Copy every line in which the string "type" occurs.

= = = =

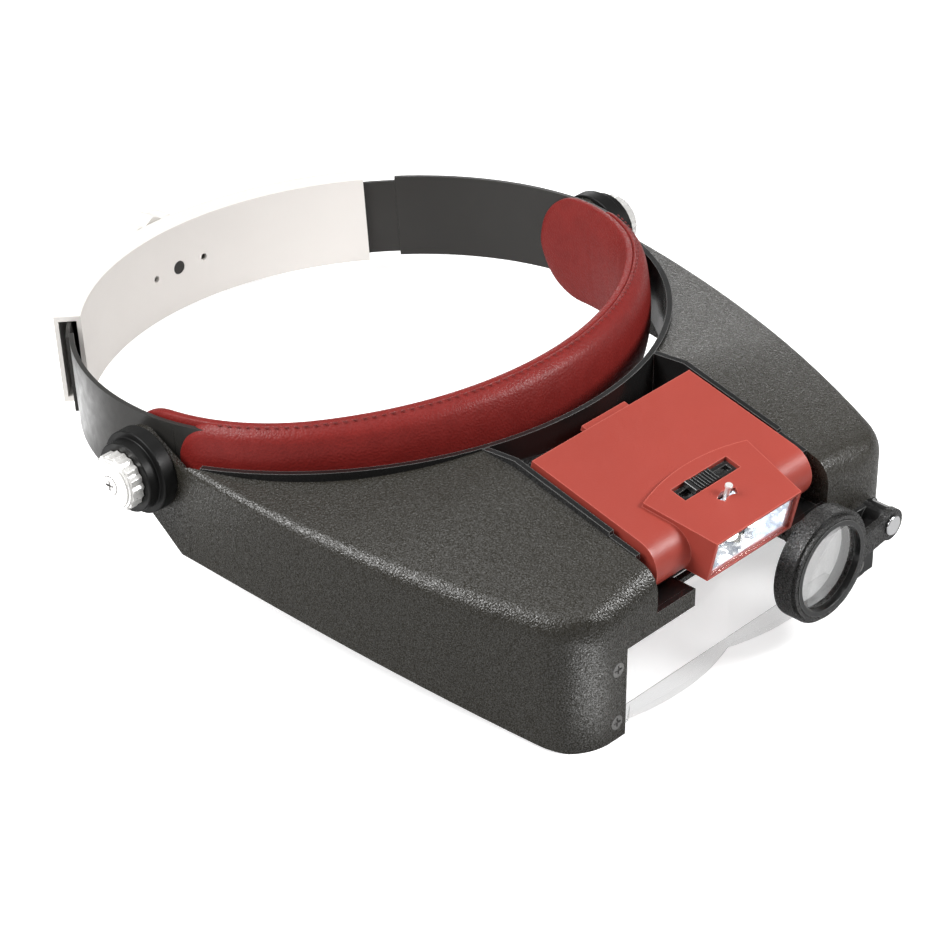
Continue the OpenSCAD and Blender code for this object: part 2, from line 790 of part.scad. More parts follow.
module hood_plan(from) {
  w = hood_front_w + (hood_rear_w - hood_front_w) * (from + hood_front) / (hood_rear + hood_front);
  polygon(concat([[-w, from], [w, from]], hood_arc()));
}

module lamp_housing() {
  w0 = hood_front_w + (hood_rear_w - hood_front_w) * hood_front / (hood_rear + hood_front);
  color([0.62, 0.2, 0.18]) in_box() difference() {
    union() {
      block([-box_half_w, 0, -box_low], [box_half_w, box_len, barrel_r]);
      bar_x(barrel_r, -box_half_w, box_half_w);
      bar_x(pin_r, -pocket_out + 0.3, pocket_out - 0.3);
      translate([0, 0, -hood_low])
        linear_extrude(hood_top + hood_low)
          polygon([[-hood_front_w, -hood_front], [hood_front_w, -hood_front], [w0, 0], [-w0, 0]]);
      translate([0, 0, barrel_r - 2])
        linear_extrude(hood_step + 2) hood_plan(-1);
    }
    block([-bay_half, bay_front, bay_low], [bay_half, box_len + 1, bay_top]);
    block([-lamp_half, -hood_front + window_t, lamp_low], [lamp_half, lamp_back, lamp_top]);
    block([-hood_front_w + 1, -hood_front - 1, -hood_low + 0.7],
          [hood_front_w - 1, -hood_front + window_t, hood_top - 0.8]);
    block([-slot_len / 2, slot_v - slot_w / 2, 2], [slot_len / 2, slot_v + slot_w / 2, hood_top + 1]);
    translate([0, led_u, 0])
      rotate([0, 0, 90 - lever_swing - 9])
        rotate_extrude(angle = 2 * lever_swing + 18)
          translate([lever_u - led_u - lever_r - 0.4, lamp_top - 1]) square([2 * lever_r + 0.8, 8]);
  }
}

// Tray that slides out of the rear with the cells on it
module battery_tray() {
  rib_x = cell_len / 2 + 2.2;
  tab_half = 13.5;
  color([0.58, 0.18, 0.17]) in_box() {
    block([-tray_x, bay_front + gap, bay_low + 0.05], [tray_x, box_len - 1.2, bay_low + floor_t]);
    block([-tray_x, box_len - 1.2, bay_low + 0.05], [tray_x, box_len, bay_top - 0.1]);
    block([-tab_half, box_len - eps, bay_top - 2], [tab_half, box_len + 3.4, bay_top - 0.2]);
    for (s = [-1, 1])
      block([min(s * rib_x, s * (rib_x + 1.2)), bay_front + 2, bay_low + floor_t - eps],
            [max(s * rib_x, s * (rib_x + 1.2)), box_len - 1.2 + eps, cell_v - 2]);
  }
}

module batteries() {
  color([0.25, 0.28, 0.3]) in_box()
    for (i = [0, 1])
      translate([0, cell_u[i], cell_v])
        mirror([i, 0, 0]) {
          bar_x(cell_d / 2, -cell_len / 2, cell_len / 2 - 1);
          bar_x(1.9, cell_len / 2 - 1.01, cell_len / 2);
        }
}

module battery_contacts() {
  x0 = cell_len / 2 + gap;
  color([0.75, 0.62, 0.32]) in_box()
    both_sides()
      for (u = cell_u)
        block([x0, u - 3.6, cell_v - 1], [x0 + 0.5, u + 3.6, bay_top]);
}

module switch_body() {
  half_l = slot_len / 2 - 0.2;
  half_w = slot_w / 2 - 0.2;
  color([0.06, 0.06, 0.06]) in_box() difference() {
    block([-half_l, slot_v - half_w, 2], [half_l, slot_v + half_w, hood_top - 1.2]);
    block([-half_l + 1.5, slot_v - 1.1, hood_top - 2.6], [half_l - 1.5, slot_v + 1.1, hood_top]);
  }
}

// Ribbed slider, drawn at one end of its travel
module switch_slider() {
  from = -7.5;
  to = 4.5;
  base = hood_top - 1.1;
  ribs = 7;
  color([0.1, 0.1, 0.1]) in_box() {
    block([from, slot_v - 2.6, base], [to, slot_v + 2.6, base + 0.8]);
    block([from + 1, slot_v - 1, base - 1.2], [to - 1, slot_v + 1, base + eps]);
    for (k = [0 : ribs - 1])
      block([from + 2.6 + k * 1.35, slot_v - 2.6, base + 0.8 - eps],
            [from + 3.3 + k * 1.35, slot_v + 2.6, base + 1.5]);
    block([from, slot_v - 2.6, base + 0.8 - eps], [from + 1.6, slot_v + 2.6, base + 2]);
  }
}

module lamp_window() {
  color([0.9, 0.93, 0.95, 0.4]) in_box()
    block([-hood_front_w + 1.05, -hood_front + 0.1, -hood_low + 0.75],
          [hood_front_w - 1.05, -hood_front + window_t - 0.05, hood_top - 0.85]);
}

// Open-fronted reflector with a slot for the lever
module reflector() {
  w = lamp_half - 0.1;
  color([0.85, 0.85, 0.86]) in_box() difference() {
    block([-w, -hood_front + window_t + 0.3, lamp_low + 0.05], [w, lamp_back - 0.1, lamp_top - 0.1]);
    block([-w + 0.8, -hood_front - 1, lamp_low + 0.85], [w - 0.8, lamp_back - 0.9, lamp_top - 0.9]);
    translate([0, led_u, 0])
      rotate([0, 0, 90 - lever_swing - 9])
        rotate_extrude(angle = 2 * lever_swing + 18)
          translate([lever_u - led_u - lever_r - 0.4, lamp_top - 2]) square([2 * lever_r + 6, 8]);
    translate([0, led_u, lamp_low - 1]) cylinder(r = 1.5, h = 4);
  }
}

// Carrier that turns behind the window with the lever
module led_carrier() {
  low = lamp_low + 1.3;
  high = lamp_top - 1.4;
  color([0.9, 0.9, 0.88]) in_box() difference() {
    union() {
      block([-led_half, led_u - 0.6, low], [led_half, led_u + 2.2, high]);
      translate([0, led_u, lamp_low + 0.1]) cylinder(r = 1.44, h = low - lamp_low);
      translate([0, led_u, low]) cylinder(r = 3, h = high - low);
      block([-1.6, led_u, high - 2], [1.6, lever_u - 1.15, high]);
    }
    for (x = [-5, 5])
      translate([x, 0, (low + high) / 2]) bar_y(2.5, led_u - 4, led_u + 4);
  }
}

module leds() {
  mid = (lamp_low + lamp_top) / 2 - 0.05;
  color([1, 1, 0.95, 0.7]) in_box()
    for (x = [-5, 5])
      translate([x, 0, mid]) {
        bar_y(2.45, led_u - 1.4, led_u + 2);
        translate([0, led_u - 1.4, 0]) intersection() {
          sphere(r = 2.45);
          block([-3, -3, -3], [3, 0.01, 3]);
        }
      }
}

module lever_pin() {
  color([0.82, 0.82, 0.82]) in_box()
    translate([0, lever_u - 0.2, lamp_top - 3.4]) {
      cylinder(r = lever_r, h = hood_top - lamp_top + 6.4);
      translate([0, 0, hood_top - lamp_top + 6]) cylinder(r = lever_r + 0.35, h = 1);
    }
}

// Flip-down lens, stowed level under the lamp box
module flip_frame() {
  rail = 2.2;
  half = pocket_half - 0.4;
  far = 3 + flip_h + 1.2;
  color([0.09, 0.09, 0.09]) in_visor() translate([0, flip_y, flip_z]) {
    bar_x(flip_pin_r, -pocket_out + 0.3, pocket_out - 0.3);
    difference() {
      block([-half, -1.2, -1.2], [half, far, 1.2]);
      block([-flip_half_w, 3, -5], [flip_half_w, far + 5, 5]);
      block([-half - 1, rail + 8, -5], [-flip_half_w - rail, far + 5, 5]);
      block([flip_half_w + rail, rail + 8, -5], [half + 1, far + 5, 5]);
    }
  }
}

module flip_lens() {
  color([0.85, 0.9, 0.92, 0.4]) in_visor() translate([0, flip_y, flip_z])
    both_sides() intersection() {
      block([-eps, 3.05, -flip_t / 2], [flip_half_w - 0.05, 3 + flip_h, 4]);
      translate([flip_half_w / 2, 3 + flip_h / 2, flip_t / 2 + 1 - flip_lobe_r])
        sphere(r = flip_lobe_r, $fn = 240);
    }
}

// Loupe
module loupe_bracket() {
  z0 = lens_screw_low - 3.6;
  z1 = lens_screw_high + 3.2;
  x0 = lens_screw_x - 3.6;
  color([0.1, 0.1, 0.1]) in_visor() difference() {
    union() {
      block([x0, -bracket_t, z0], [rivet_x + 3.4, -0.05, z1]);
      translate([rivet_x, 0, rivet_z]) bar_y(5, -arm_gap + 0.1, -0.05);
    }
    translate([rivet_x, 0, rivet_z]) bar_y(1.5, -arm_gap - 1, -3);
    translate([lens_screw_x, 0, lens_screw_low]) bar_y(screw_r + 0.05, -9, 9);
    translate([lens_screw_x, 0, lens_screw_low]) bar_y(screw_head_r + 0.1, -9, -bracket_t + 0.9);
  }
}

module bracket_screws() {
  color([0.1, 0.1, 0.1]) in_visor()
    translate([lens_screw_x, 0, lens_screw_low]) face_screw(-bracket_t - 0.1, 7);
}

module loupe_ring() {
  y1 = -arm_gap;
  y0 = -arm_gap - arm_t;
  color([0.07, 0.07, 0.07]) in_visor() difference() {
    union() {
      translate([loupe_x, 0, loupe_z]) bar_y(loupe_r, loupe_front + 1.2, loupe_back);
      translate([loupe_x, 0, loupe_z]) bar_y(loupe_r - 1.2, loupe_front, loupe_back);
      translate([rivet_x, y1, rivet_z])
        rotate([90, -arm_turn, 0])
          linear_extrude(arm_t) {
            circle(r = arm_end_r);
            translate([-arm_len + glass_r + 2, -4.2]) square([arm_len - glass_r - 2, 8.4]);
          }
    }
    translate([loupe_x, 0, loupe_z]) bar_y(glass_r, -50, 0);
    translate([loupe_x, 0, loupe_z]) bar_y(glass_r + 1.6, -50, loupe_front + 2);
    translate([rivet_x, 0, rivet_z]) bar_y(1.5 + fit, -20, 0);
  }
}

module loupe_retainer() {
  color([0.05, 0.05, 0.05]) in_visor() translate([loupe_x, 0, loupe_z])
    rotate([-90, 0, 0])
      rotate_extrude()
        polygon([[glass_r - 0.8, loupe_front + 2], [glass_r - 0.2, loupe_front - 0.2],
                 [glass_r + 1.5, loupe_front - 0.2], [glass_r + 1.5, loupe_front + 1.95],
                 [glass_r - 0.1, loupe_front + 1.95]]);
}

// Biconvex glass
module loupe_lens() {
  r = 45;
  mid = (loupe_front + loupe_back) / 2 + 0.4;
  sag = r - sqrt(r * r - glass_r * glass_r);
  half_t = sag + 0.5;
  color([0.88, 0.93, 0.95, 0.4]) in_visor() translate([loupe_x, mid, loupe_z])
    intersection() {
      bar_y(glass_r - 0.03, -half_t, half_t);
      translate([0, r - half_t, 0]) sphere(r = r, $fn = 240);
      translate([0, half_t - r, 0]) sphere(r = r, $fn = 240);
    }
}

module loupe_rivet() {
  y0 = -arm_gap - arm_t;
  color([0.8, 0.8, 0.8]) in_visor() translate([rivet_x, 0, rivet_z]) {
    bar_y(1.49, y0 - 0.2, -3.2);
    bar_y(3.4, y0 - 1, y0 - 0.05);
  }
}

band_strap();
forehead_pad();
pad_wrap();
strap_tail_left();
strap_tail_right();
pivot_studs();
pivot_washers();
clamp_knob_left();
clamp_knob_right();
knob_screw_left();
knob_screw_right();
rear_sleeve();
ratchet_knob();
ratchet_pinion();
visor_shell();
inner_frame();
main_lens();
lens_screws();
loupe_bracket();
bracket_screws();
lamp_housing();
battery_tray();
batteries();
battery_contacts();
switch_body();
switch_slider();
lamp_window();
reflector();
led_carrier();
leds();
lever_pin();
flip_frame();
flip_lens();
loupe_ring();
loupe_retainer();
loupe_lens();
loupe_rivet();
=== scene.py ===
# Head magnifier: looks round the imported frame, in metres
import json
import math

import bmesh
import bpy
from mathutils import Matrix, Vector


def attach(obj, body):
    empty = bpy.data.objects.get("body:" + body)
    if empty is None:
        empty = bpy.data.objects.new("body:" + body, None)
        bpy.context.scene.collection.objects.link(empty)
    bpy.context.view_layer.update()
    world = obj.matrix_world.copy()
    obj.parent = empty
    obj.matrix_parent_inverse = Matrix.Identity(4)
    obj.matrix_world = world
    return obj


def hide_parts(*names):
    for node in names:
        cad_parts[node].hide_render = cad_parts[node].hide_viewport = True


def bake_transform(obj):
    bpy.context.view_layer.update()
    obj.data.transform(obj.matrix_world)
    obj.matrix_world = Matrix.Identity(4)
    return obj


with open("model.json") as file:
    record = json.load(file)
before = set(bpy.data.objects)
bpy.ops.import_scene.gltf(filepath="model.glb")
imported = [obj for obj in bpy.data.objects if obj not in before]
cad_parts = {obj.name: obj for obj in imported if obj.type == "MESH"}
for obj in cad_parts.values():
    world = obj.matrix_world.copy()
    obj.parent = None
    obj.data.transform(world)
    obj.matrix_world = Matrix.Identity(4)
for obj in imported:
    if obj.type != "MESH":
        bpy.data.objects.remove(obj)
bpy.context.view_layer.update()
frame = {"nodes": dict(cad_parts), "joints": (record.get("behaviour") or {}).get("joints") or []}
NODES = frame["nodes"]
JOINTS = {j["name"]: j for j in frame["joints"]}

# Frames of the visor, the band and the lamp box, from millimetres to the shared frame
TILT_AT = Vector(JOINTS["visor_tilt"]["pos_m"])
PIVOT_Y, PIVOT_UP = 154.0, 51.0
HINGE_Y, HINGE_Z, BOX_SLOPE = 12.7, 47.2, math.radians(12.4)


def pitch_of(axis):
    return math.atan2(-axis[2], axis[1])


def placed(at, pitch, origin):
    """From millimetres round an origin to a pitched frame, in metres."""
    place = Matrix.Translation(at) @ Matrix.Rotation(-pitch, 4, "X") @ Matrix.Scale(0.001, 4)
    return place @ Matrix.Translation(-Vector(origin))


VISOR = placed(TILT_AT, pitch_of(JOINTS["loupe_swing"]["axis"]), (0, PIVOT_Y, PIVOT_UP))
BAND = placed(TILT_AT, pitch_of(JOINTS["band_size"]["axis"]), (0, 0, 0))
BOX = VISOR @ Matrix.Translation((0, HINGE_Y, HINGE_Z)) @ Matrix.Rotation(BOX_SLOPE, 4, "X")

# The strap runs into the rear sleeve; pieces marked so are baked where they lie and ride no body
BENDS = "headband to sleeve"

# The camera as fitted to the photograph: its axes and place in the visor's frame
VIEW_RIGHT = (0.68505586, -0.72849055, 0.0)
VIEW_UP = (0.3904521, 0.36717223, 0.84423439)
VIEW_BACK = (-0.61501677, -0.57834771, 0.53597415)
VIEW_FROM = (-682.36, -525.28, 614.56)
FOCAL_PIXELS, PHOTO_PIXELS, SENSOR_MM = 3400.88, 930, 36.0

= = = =

CORRECT RESULT ▸
cad_parts = {obj.name: obj for obj in imported if obj.type == "MESH"}
    if obj.type != "MESH":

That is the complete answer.